SOURCE / INDUSTRIES
New export controls won't have big impact on BDS services: insider
Published: Sep 01, 2020 08:18 PM

File photo of a model of the Beidou Satellite Navigation System.Photo:Xinhua



China's efforts to better protect some of its most advanced technologies, through the means of a newly updated export control catalogue published on Friday, will not slow down global use of the BeiDou Navigation Satellite System (BDS), an industry insider told the Global Times on Tuesday.

China on Friday added 23 cutting-edge technologies to a list of restricted export items ranging from vegetable breeding and metal 3D printing to advanced drilling tools and software used in oil and gas extraction, strengthening the regulatory foundation for technology export controls in relation to countries and regions that are hostile to China.

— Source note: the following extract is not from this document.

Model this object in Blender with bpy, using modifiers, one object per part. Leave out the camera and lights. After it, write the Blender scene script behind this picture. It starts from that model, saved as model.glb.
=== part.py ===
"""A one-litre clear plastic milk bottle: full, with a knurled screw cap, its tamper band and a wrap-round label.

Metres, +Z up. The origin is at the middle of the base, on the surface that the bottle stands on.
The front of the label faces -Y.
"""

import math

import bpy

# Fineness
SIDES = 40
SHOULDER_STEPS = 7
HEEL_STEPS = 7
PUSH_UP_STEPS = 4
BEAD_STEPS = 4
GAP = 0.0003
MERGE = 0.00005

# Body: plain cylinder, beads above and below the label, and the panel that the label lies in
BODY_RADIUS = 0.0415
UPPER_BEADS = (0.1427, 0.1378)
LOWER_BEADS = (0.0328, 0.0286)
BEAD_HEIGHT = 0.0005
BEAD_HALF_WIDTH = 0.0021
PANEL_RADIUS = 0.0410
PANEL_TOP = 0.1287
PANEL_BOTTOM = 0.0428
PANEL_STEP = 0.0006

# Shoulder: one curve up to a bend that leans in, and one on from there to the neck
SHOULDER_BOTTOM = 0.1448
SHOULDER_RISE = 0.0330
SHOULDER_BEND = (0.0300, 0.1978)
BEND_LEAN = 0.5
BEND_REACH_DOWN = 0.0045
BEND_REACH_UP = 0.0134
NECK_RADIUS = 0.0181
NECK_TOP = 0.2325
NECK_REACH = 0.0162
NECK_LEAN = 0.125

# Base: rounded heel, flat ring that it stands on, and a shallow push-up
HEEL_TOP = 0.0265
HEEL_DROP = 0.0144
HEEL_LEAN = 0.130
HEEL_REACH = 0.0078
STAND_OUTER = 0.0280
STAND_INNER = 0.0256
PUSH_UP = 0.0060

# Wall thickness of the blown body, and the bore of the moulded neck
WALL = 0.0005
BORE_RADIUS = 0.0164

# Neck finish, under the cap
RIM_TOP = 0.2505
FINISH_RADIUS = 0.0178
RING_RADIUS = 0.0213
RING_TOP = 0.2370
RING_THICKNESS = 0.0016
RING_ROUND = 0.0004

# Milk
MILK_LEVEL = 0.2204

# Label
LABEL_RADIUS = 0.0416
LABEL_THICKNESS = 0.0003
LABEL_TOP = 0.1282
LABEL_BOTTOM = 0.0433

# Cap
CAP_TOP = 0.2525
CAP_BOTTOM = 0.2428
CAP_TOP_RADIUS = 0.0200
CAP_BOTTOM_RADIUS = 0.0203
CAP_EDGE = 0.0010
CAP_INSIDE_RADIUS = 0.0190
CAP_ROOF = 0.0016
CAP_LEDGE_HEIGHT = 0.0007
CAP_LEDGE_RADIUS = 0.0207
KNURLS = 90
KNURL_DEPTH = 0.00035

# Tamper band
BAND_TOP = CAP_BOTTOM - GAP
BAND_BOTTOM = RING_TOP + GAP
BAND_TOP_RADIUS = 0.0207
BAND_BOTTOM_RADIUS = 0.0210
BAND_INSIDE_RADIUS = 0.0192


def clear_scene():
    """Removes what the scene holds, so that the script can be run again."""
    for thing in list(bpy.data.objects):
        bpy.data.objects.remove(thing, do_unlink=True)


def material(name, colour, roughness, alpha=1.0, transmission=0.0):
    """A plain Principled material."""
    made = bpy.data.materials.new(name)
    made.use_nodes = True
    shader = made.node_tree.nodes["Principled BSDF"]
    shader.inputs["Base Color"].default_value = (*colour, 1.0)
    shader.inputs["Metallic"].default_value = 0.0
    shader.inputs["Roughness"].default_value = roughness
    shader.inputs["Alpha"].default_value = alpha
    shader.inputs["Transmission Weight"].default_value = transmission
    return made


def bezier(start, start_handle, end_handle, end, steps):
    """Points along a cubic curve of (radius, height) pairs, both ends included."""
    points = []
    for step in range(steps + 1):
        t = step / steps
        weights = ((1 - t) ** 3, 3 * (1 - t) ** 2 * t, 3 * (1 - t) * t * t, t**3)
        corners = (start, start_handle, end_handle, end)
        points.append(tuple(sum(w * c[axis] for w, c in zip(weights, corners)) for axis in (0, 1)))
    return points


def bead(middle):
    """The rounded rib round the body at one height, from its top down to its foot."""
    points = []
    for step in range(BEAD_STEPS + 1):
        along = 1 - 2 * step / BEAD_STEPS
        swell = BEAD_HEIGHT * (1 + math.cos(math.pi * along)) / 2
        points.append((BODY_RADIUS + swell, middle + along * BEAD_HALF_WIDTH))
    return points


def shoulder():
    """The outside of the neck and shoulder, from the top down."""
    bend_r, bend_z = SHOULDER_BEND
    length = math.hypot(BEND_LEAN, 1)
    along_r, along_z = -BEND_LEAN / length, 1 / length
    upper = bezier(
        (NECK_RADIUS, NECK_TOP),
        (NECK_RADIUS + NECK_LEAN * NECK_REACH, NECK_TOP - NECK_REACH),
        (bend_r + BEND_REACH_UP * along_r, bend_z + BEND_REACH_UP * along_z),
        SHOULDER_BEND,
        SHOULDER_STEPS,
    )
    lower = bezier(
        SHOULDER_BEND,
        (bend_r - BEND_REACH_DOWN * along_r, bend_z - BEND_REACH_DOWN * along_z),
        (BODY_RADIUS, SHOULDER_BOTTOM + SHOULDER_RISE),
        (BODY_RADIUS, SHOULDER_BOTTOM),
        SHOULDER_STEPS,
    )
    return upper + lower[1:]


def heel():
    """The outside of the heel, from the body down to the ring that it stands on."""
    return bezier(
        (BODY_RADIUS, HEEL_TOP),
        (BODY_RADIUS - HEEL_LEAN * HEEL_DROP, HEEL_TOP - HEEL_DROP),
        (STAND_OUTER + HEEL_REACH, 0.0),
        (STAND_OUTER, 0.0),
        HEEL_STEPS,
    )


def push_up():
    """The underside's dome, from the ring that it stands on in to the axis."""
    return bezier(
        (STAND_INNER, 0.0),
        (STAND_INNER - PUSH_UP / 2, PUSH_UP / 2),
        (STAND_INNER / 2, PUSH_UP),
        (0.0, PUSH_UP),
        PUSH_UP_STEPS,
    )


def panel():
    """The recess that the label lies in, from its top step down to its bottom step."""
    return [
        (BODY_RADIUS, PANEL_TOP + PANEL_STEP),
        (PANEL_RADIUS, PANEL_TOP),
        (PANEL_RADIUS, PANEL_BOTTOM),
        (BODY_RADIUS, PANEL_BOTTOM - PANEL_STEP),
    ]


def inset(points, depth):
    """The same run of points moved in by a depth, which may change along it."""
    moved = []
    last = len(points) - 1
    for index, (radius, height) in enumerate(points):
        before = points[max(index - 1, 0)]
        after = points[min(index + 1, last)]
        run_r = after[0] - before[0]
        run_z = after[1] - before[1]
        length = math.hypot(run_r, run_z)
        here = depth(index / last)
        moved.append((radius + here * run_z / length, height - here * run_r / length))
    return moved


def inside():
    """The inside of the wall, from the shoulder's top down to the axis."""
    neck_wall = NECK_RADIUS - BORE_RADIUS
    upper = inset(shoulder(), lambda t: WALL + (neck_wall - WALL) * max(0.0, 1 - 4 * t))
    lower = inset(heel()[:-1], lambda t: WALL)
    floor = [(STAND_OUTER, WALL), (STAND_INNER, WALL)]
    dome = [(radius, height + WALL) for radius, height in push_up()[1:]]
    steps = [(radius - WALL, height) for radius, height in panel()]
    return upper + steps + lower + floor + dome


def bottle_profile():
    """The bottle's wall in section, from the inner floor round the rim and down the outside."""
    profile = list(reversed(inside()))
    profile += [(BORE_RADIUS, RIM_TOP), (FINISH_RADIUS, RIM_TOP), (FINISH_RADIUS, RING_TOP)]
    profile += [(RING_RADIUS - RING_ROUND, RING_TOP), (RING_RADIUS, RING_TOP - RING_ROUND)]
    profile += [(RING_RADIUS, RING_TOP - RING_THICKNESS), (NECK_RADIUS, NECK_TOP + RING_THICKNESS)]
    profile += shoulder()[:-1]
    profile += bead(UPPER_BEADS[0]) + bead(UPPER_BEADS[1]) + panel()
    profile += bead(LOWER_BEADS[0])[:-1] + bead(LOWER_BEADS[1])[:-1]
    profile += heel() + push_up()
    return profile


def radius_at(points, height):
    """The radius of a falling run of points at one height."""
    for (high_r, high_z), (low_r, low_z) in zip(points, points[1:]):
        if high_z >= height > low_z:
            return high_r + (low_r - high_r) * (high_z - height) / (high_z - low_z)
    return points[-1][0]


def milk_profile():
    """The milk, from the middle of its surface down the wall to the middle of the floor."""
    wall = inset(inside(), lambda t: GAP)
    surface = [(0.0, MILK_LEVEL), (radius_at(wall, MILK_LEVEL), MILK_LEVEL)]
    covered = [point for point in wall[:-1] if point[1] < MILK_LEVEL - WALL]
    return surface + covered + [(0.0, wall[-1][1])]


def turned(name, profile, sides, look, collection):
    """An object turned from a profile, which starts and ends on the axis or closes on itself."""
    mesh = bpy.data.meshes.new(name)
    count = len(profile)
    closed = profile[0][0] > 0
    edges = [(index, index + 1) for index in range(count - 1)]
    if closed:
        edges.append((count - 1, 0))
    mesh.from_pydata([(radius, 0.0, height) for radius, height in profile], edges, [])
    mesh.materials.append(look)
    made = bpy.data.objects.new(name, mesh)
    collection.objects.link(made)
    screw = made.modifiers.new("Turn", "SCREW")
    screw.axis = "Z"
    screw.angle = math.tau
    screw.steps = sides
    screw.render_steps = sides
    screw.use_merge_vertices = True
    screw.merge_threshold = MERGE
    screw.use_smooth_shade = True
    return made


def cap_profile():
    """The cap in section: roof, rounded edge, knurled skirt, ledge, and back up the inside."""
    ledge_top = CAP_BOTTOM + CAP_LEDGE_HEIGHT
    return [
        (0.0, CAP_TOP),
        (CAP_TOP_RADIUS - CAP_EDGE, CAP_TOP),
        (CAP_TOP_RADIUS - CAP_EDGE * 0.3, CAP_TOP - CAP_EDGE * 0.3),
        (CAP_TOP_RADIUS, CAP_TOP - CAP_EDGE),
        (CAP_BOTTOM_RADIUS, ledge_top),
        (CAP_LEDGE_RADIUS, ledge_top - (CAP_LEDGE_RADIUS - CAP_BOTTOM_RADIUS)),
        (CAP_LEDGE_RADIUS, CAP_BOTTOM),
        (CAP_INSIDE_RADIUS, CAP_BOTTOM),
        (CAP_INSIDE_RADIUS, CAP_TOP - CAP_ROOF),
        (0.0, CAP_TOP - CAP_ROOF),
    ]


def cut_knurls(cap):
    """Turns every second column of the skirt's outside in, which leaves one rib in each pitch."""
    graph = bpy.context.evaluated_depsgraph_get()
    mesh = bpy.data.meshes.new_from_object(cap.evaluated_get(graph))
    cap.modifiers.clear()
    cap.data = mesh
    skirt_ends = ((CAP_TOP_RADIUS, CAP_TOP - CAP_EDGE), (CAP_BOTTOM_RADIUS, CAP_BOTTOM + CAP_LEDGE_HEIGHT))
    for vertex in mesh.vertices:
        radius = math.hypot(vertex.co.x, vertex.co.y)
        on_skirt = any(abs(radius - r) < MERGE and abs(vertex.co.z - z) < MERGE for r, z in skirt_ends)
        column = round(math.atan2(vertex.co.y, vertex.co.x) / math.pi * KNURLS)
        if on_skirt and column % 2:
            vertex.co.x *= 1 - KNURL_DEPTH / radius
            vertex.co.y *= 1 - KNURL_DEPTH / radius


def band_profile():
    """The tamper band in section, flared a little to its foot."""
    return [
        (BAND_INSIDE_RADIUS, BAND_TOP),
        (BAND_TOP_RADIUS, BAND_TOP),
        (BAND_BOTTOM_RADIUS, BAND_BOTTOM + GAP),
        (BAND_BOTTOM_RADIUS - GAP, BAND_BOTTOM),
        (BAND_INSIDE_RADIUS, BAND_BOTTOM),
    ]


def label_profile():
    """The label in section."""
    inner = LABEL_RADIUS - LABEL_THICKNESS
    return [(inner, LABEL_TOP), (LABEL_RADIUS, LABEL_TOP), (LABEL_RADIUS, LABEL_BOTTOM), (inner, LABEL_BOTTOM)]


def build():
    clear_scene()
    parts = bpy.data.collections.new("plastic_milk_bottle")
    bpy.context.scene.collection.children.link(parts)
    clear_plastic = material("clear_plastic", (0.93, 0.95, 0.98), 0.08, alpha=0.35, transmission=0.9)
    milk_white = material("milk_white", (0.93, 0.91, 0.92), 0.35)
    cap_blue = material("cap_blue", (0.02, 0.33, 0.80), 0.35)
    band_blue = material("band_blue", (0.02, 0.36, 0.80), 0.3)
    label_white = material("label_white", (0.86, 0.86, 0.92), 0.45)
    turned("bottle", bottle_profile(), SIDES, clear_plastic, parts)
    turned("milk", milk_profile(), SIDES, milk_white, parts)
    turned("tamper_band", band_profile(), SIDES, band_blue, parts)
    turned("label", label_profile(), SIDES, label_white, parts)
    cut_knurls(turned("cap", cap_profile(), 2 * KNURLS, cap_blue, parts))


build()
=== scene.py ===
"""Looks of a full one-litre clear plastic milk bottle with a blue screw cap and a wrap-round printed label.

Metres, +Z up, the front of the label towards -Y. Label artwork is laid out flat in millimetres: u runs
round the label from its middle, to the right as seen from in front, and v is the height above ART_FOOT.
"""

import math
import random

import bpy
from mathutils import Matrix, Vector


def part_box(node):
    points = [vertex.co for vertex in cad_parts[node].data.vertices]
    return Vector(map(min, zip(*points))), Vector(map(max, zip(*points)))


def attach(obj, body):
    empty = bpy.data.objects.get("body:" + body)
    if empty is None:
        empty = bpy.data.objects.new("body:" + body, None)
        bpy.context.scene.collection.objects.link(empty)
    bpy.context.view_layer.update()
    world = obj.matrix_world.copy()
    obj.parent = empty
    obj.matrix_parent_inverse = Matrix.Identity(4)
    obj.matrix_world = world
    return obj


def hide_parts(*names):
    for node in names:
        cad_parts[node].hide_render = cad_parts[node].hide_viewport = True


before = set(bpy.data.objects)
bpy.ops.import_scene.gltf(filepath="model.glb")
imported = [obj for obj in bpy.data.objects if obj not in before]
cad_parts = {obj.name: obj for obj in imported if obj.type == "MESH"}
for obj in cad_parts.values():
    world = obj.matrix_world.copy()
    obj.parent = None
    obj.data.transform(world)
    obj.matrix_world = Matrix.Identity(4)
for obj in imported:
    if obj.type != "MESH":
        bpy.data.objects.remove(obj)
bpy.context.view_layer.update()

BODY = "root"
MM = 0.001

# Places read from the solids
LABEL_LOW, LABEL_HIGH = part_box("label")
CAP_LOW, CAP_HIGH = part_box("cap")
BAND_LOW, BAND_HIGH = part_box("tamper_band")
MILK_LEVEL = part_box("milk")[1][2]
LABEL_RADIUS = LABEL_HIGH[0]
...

Messaging transmission encryption technology used by the BDS is on the list. The BDS is China's largest space-based system and one of four global navigation networks, alongside the US' GPS, Russia's GLONASS and the EU's Galileo.

However, Wang Bo, a satellite navigation system expert with the Beijing Institute of Technology, said the newly updated catalogue will have little impact on the BDS' civilian use in the global market, as the restricted technology is primarily focused on military use.

"The encryption technology is for military use, and this sector should naturally be included in the catalogue. But signals for civilian use are always open to the public, and foreign companies can download them online," Wang told the Global Times. "We welcome more foreign companies to use it. The more, the better."

Since the catalogue was drawn up to protect China's technology and economic security, it makes sense to list technologies associated with the BDS. When the last version of the catalogue was drawn up in 2008, the BDS was still at the fledging stage, Wang said.  

The BDS provides global users with basic navigation, global short message communication, and international search and rescue services. The system's services cover more than 200 countries and regions, with more than 100 million users and 200 million daily services.

More foreign companies are beginning to roll out devices that are compatible with BeiDou navigation as the system began to roll out full global services this year.

Japanese consumer electronics firm Sony launched a global navigation satellite systems chip that supports the BDS on August 19, the company said in a press release sent to the Global Times.